To run devnodeclean (aka Cleanup) I prefer to run it from the command line. If you call it without any parameters it will find and remove all of the phantom devices. It’s very fast and you’ll immediately see feedback as it works.
Disclaimer: Microsoft hasn’t released this yet, probably for some reason. They must not feel that it has gone though adequate testing. So only run this if you need to and understand that there is some risk. That said, I’ve run this on about a dozen 2008 RTM and 2008 R2 servers for 2 months now and it has worked beautifully.
Summary
Let me summarize for those that don’t want to read the whole post or follow the links.

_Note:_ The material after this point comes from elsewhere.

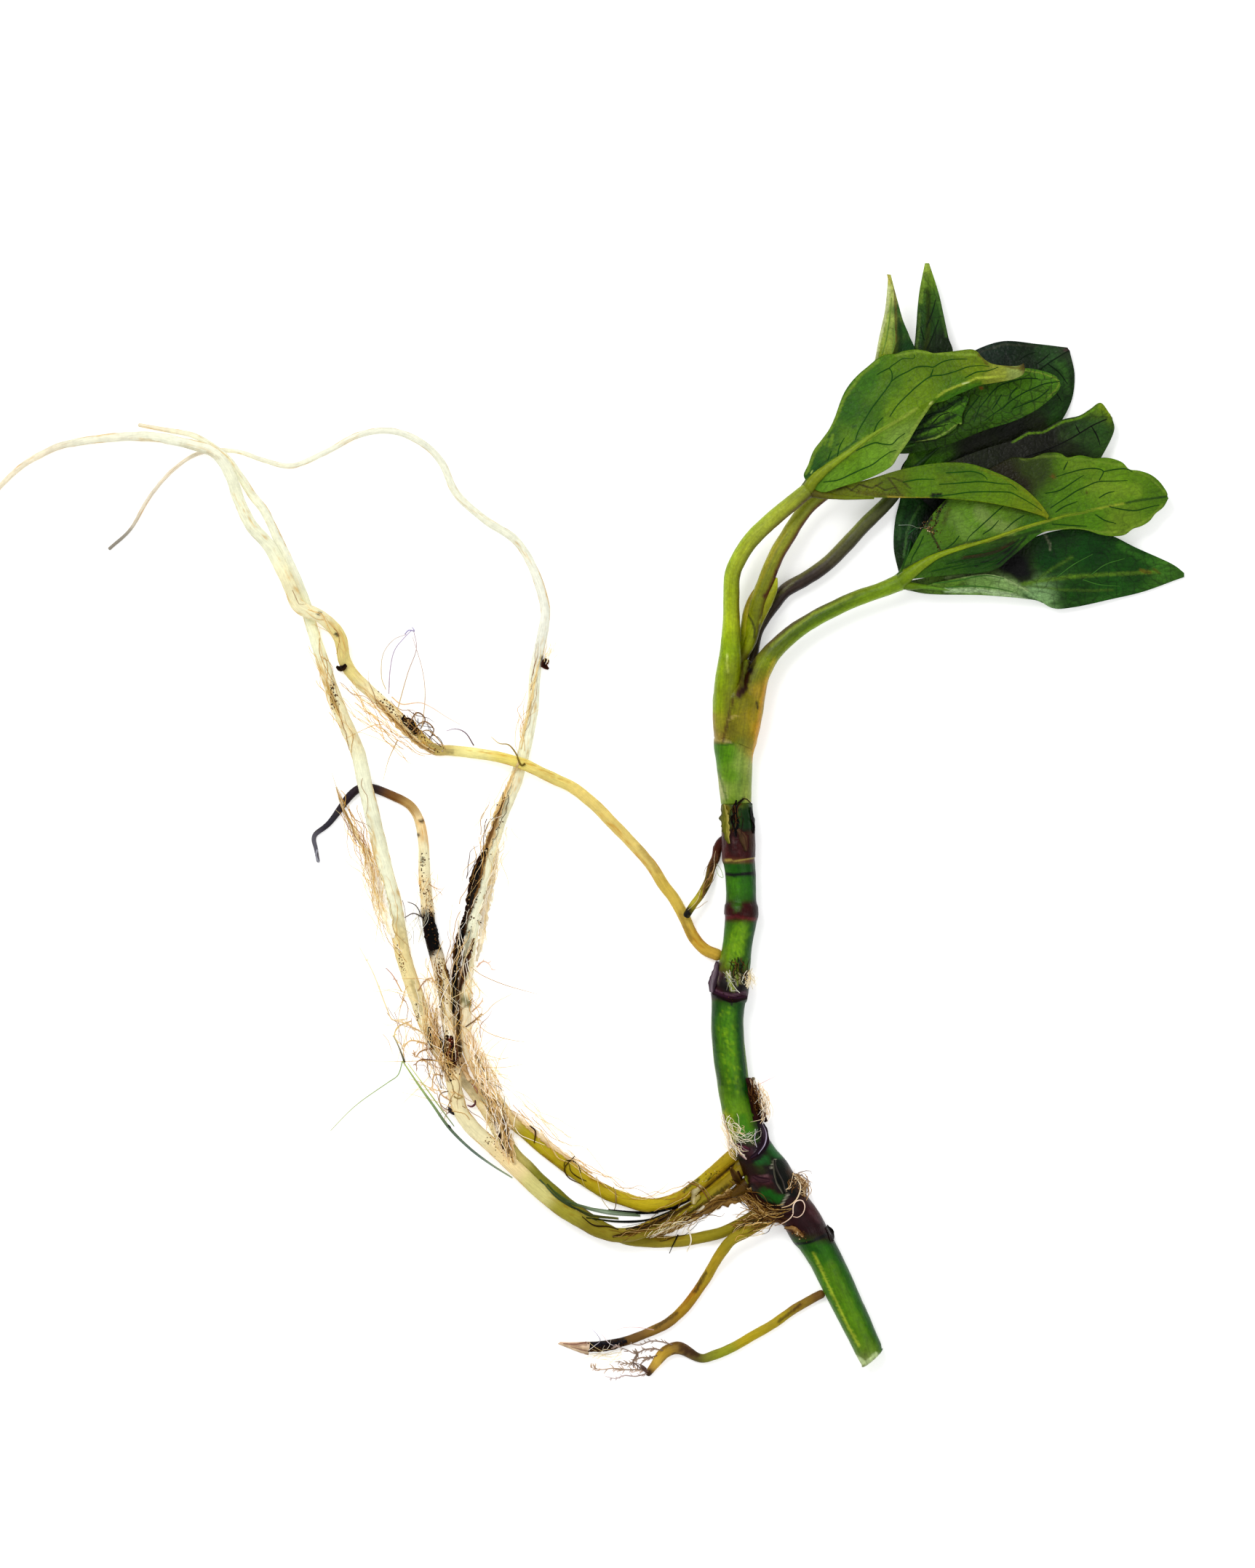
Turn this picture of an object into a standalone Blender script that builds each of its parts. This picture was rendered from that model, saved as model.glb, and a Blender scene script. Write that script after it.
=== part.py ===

During backups VSS will create temporary registry entries for devices drivers that aren’t properly deleted afterward. If you back up your Hyper-V system with something like DPM, set to have hourly snapshots, and with lots of virtual machines, this can cause tens of thousands of stale device references in the registry.
There is a fix available for Windows Server 2008 R2, but it doesn’t clean up the phantom devices already created. So, you must:
- Apply the hotfix found here: KB Article 982210 (Windows Server 2008 R2 only)
- Then run devnodeclean to clean up existing phantom devices. Additionally, on Windows Server 2008 RTM, schedule devnodeclean with Windows Task Scheduler to run daily. You can obtain devnodeclean from one of the following 3 methods:
- Call Microsoft product support services and reference KB Article 982210.
- Use the version made available from Gary Herbstman at Byte Solutions.
- If for some reason those don’t work out, you can follow the instructions in my post above on how to compile your own version.
I hope this helps. Happy fast rebooting!